There's no denying that Eric Schmidt is an incredibly intelligent guy, but the former Google CEO certainly has a penchant for making rather bold and arguably laughable claims.
Recall that, in late 2011, he confidently predicted that mobile developers, in just six months' time mind you, would begin developing apps for Android before shifting their attention to iOS. Outdoing himself, Schmidt also predicted that "by the summer of 2012, the majority of the televisions you see in stores will have Google TV embedded."
In his latest verbal fumble, Schmidt told a packed house at the Gartner Symposium/ITxpo that Android is more secure than the iPhone. While the phrase "hilarity ensues" is often bandied about in jest, Schmidt's remark literally did elicit laughter from a crowd comprised of CIOs and senior IT executives.
Gartner analyst David Willis, who is chief of research for mobility and communications and who runs Gartner's Senior Research Board, said to Schmidt: "If you polled many people in this audience, they would say Google Android is not their principal platform [...] When you say Android, people say, wait a minute, Android is not secure."
Schmidt didn't miss a beat, replying, "Not secure? It's more secure than the iPhone."
Schmidt's answer, the report claims, "drew laughter from a packed-house audience."
Not surprisingly, the report also relays that Schmidt didn't attempt to explain his answer, but rather "danced around" by trotting out the fact that Android has over a billion users and that it "therefore goes through rigorous real-world security testing."
As for the prevalence of malware across mobile platforms, here are some statistics Schmidt might want to consider.

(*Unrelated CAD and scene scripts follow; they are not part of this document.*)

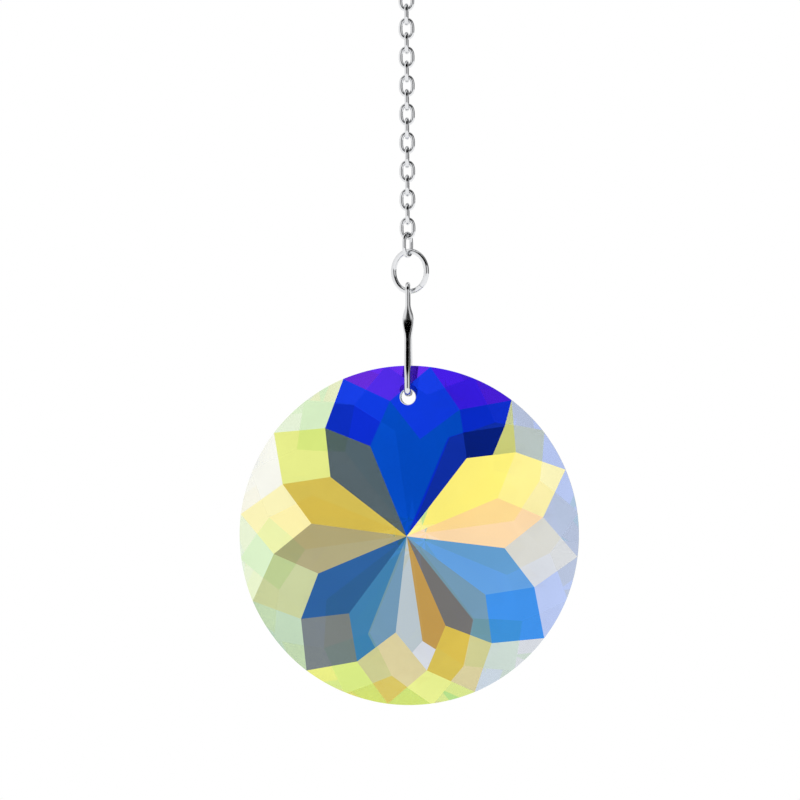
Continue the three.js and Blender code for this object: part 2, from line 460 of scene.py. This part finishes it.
@dataclass
class Crystal:
    """The cut glass disc. Radii are shares of the disc's own radius."""

    facets: int = 12
    inner_ring: float = 0.572
    middle_ring: float = 0.8
    kite_slope: float = math.radians(19)
    front_corner: float = math.radians(22.5)
    back_corner: float = math.radians(7.5)
    rim_steps: int = 360
    hole_radius: float = 1.0 * MM
    hole_height: float = 18.35 * MM
    hole_sides: int = 48
    chamfer: float = 0.08 * MM
    kite_share: float = 0.53  # where fields divide the edge between a kite and a lozenge
    rim_share: float = 0.5  # and the edge between a lozenge and an outer facet
    tip_share: float = 0.78  # where a kite's tip starts, from the apex to its outer corner
    front_hole_step: int = 2  # the hole is in this lozenge of the front
    back_hole_step: int = 3  # and in this one of the back

    def __post_init__(self) -> None:
        """Works the cut's heights out from the solid's box, from the apex outwards."""
        low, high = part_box("crystal")
        self.centre = (low + high) / 2
        self.radius = (high.x - low.x) / 2
        self.apex_height = (high.y - low.y) / 2
        self.inner = self.inner_ring * self.radius
        self.middle = self.middle_ring * self.radius
        half_step = math.cos(math.pi / self.facets)
        rise = math.tan(self.kite_slope)
        self.inner_height = self.apex_height - rise * self.inner * half_step
        band = rise * (self.middle - self.inner * half_step)
        self.middle_height = self.inner_height - band
        self.lozenge_rise = band / (self.middle * half_step - self.inner)
        self.rim_height = self.inner_height - self.lozenge_rise * (self.radius - self.inner)
        self.outer_rise = (self.middle_height - self.rim_height) / (self.radius * half_step - self.middle)
        self.step = 2 * math.pi / self.facets

    def at(self, side: int, radius: float, bearing: float, height: float) -> Vector:
        """A point of one face, from its radius, bearing and height above the middle plane."""
        return Vector((radius * math.cos(bearing), side * height, radius * math.sin(bearing)))

    def rim_point(self, side: int, corner: float, k: int, i: int) -> Vector:
        """Point i of the rim, on the outer facet that starts at corner k."""
        along = self.step * i / (self.rim_steps // self.facets)
        reach = self.radius * math.cos(along - self.step / 2)
        height = self.middle_height - self.outer_rise * (reach - self.middle)
        return self.at(side, self.radius, corner + k * self.step + along, height)

    def fields(self, side: int, corner: float, films: FaceFilms) -> list[Field]:
        """Lays out the facets of one face, each in the fields of its film, whose tints and bounds carry painted
        refracted light.

        Args:
            side: -1 for the front and 1 for the back.
            corner: Bearing of inner corner 0.
            films: The face's films.

        Returns:
            The fields, facet by facet.
        """
        per_facet = self.rim_steps // self.facets
        apex = self.at(side, 0, 0, self.apex_height)
        made: list[Field] = []

        def inner(k: int) -> Vector:
            """Inner corner k."""
            return self.at(side, self.inner, corner + k * self.step, self.inner_height)

        def middle(k: int) -> Vector:
            """The middle corner between inner corners k and k + 1."""
            return self.at(side, self.middle, corner + (k + 0.5) * self.step, self.middle_height)

        def rim(k: int) -> Vector:
            """The rim corner at the bearing of inner corner k."""
            return self.rim_point(side, corner, k, 0)

        for n, (kite, coat) in enumerate(zip(films.kites, films.outers)):
            k = films.first_kite + n
            tip = apex.lerp(middle(k), self.tip_share)
            low = inner(k).lerp(middle(k), self.kite_share)
            high = inner(k + 1).lerp(middle(k), self.kite_share)
            low_rim = middle(k).lerp(rim(k), self.rim_share)
            high_rim = middle(k).lerp(rim(k + 1), self.rim_share)
            arc = [self.rim_point(side, corner, k, i) for i in range(per_facet + 1)]
            made += [
                Field([apex, inner(k), low, tip], kite.low),
                Field([apex, tip, high, inner(k + 1)], kite.high or kite.low),
                Field([tip, low, middle(k), high], kite.tip or kite.low),
                Field([middle(k), low_rim, *arc, high_rim], coat),
            ]
        for k, film in enumerate(films.lozenges):
            outward, aside = film.meet
            outer = film.outer or film.inner
            meet = inner(k).lerp(rim(k), outward).lerp(middle(k - 1), aside)
            low = inner(k).lerp(middle(k - 1), self.kite_share)
            high = inner(k).lerp(middle(k), self.kite_share)
            low_rim = middle(k - 1).lerp(rim(k), self.rim_share)
            high_rim = middle(k).lerp(rim(k), self.rim_share)
            made += [
                Field([inner(k), low, meet, high], film.inner),
                Field([low, middle(k - 1), low_rim, meet], film.low or film.inner),
                Field([meet, low_rim, rim(k)], film.low_rim or outer),
                Field([meet, rim(k), high_rim], outer),
                Field([meet, high_rim, middle(k), high], film.high or film.inner),
            ]
        if side > 0:
            for part in made:
                part.points.reverse()
        return made

    def hole_ring(self, side: int, radius: float) -> list[Vector]:
        """Points round the hole on the face of a lozenge, anticlockwise as seen from the front."""
        if side < 0:
            bearing = self.front_corner + self.front_hole_step * self.step
        else:
            bearing = self.back_corner + self.back_hole_step * self.step
        ring = []
        for i in range(self.hole_sides):
            turn = 2 * math.pi * i / self.hole_sides
            x = radius * math.cos(turn)
            z = self.hole_height + radius * math.sin(turn)
            along = x * math.cos(bearing) + z * math.sin(bearing)
            height = self.inner_height - self.lozenge_rise * (along - self.inner)
            ring.append(Vector((x, side * height, z)))
        return ring

    def build(self) -> bpy.types.Mesh:
        """Builds the disc with its hole, and its film attribute.

        Returns:
            The mesh, with the coated faces first and the ground ones last.
        """
        points: dict[tuple[int, ...], int] = {}
        vertices: list[Vector] = []
        faces: list[tuple[int, ...]] = []
        coats: list[CoatAndPaintedLight] = []

        def lay(polygon: list[Vector], coat: CoatAndPaintedLight) -> None:
            """Adds a polygon, and shares the corners that are already there."""
            corners = []
            for point in polygon:
                key = tuple(round(c / WELD) for c in point)
                if key not in points:
                    points[key] = len(vertices)
                    vertices.append(point)
                corners.append(points[key])
            faces.append(tuple(dict.fromkeys(corners)))
            coats.append(coat)

        mouths = []
        faces_to_cut = ((-1, self.front_corner, FRONT_FILMS_AND_PAINTED_LIGHT), (1, self.back_corner, BACK_FILMS))
        for side, corner, films in faces_to_cut:
            mouth = self.hole_ring(side, self.hole_radius + self.chamfer)
            neck = self.hole_ring(side, self.hole_radius)
            for point in neck:
                point.y -= side * self.chamfer
            mouths += [mouth, neck] if side < 0 else [neck, mouth]
            for part in self.fields(side, corner, films):
                if not part.holds(0, self.hole_height):
                    lay(part.points, part.coat)
                    continue
                corners = part.points + mouth
                for triangle in tessellate_polygon([part.points, mouth]):
                    polygon = [corners[i] for i in triangle]
                    normal = (polygon[1] - polygon[0]).cross(polygon[2] - polygon[0])
                    lay(polygon if normal.y * side > 0 else polygon[::-1], part.coat)
        self.add_rim(lay)
        self.add_bore(lay, mouths)
        mesh = bpy.data.meshes.new("cut_crystal")
        mesh.from_pydata([self.centre + v for v in vertices], [], faces)
        mesh.materials.append(CoatedCrystal().material())
        mesh.materials.append(GroundBore().material())
        ground = len(faces) - (len(mouths) - 1) * self.hole_sides
        # The film attribute carries the facet tints, painted refracted and reflected light among them.
        film = mesh.attributes.new("film", "FLOAT_COLOR", "CORNER")
        for i, polygon in enumerate(mesh.polygons):
            polygon.material_index = int(i >= ground)
            # The shader takes the root of its colour for one crossing, so tints are squared.
            base = [c * c for c in linear(coats[i].value)]
            for loop in polygon.loop_indices:
                film.data[loop].color = base
        return mesh

    def add_rim(self, lay: Callable[[list[Vector], CoatAndPaintedLight], None]) -> None:
        """Joins the two faces round the rim."""
        per_facet = self.rim_steps // self.facets
        shift = per_facet // 2  # the back's corners lie half a facet before the front's
        spots = [divmod(i, per_facet) for i in range(self.rim_steps)]
        front = [self.rim_point(-1, self.front_corner, k, i) for k, i in spots]
        back = [self.rim_point(1, self.back_corner, k, i) for k, i in spots]
        for i in range(self.rim_steps):
            j = (i + 1) % self.rim_steps
            behind = (i + shift) % self.rim_steps
            lay([front[i], back[behind], back[(behind + 1) % self.rim_steps], front[j]], CoatAndPaintedLight.CLEAR)

    def add_bore(self, lay: Callable[[list[Vector], CoatAndPaintedLight], None], loops: list[list[Vector]]) -> None:
        """Lines the hole from the front to the back, with a small chamfer at each mouth."""
        for near, far in zip(loops, loops[1:]):
            for i in range(self.hole_sides):
                j = (i + 1) % self.hole_sides
                lay([near[i], near[j], far[j], far[i]], CoatAndPaintedLight.CLEAR)

    def dress(self) -> bpy.types.Object:
        """Builds the disc and puts it in the scene."""
        return place(self.build(), "cut_crystal", "crystal", "crystal")


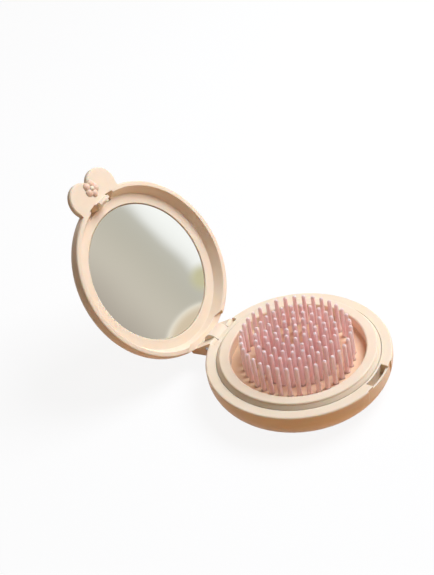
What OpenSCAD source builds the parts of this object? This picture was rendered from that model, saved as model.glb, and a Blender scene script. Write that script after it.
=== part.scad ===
// Pocket hairbrush with a mirror in its hinged lid.
// A round two-shell case stands open. The lid leans back on its stop and shows the mirror; the base holds
// a field of pins, raised through a drilled disc by a push button in the underside.
// Origin: on the table, in the middle of the open object's footprint. +Z up, the hinge at +Y, the latch and its lobe at -Y.

/* [Case] */
// Outside radius of base and lid
case_r = 37.5; // [36.5:0.5:41]
// Height of the base up to the face that the lid closes on
base_h = 14; // [13.5:0.25:15]
// Wall thickness of both shells
wall = 1.4; // [1.2:0.1:1.6]
// Radius of the rounded underside edge of the base
base_round = 11.2; // [10:0.1:11.3]
// Radius of the small roundings along the open edges
edge_round = 0.7; // [0.4:0.1:0.9]

/* [Collar] */
// Width of the flat rim left showing outside the collar
rim_show = 4.3; // [4.1:0.1:4.8]
// Height of the collar above that rim
collar_rise = 2.2; // [1.6:0.1:2.6]
// How far the collar's outside leans in over its rise
collar_lean = 1.2; // [0.6:0.1:1.6]
// Width of the collar at its foot
collar_w = 5.7; // [5:0.1:6]
// Thickness of the collar's walls
collar_wall = 1.2; // [1:0.1:1.4]
// Depth of the dish below the collar's top
dish_depth = 5.1; // [4.6:0.1:5.6]

/* [Pins] */
// Radius of the outermost ring of pins
brush_r = 21.8; // [21.4:0.1:21.9]
// Distance between the inner rings
ring_pitch = 4; // [3.9:0.05:4.2]
// Number of inner rings, without the middle pin
inner_rings = 4; // [2:1:4]
// Distance between neighbours along a ring
pin_spacing = 3.8; // [3.7:0.05:4.4]
// Pin diameter at the disc
pin_d = 1.9; // [1.7:0.1:2]
// Pin diameter below its round tip
pin_tip_d = 1.6; // [1.3:0.05:1.7]
// Pin length showing above the disc when raised
pin_len = 14.4; // [13.5:0.1:14.6]

/* [Lifting plate and button] */
// Travel of the pins and the button
travel = 7.3; // [7.1:0.05:7.4]
// Thickness of the drilled disc
disc_t = 1; // [0.8:0.1:1]
// Thickness of the plate that carries the pins
plate_t = 1; // [0.8:0.1:1]
// How far the plate's edge overlaps the lip of the underside opening
plate_lap = 2.1; // [1.6:0.1:2.4]
// Radius of the opening in the underside
opening_r = 22.5; // [22.3:0.1:22.6]
// Thickness of the push button
button_t = 1.2; // [1:0.05:1.2]
// Depth of the finger hollow in the button
finger_dip = 0.5; // [0.3:0.1:0.6]

/* [Hinge] */
// Diameter of the knuckles
knuckle_d = 7.8; // [7:0.2:7.8]
// How far the hinge axis lies below the base's rim
hinge_drop = 4; // [4:0.1:4.4]
// Depth of the notch that takes the hinge into the base's round outline
notch_depth = 3.2; // [3:0.05:3.25]
// Width of the middle knuckle, on the base
middle_w = 8; // [6:0.5:9]
// Width of each outer knuckle, on the lid
ear_w = 4.2; // [3.6:0.2:6]
// Diameter of the hinge pin
hinge_pin_d = 2; // [1.6:0.1:2.4]
// How far the lid stands open, from closed
open_angle = 125; // [120:1:128]

/* [Lid] */
// Depth of the lid from its rim to its flat back
lid_h = 7.8; // [7.7:0.1:8.6]
// Radius of the rounded edge round the lid's back
lid_round = 5; // [4:0.5:5.5]
// Width of the lid's rim face
lid_rim_w = 2.1; // [1.8:0.1:2.3]
// Depth of the band round the mirror below the rim
band_depth = 4.3; // [4.25:0.05:4.4]
// How far the lid's inside wall leans in over that depth
wall_lean = 2; // [1.6:0.1:2.4]
// Mirror diameter
mirror_d = 58.2; // [56:0.2:59]
// Mirror thickness
mirror_t = 1.5; // [1.2:0.1:1.5]
// How far the mirror's face lies below the band
mirror_sink = 0.4; // [0.3:0.05:0.5]
// Thickness of the tape behind the mirror
tape_t = 0.4; // [0.3:0.05:0.4]

/* [Latch and lobe] */
// Width of the latch pocket in the base rim
pocket_w = 12.5; // [10:0.5:13]
// Radial width of the pocket
pocket_gap = 2.2; // [2:0.1:2.3]
// Depth of the pocket
pocket_depth = 5.5; // [5:0.1:5.8]
// Width of the latch tongue on the lid
tongue_w = 6; // [5:0.5:6.5]
// How far the tongue stands out of the lid's rim
tongue_len = 2.2; // [2:0.1:3]
// Thickness of the tongue
tongue_t = 1.2; // [1:0.1:1.2]
// Width of the block inside the lid that the tongue stands on
block_w = 7; // [6.6:0.2:9]
// Width of the window in the lid's inside wall that leaves the block free on both sides
window_w = 15.5; // [14:0.5:17]
// Width of the finger recess in the base's front
recess_w = 19; // [18:0.5:22]
// Depth of the finger recess
recess_depth = 0.5; // [0.3:0.05:0.6]
// Radius of each of the lobe's two rounds
lobe_r = 7.5; // [7:0.1:8]
// Distance between the centres of the two rounds
lobe_pitch = 11.6; // [10.6:0.2:12.6]
// How far the centres of the rounds lie outside the case
lobe_out = 2.3; // [1.6:0.1:2.6]
// Thickness of the lobe
lobe_t = 2.4; // [2:0.1:2.8]

/* [Blossom] */
// Number of petals
petals = 5; // [4:1:7]
// Radius of the ring that the petals' middles lie on
petal_ring = 2.1; // [1.9:0.05:2.2]
// Radius of each petal where it meets the lobe
petal_r = 1.8; // [1.6:0.05:1.85]
// Height of the petals
petal_h = 1; // [0.8:0.1:1.1]

/* [Clearances] */
// Gap between the closed lid's rim and the base
lid_gap = 0.15; // [0.1:0.05:0.2]
// Radial gap round each pin in the drilled disc
pin_gap = 0.15; // [0.1:0.05:0.2]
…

The US Department of Homeland Security, along with the US Department of Justice, issued a memo last August highlighting that 44 percent of Android users were using vulnerable versions of the Android OS that were originally released in 2011. It also found that 79 percent of mobile malware posed a threat to Android, whereas just 0.7 percent of mobile malware posed a threat to iOS devices.
In another report, this one released by Juniper Networks in June of 2013, it was revealed that 92 percent of all mobile malware was designed to target Android devices.
The Juniper Networks report does point out that while 77 percent of Android-based malware threats could be eliminated if all Android users were using the most recent Android release, only 4 percent of users were found to be using the most recent version of Android. This of course stands in stark contrast to iOS where users have adopted iOS 7 in record numbers.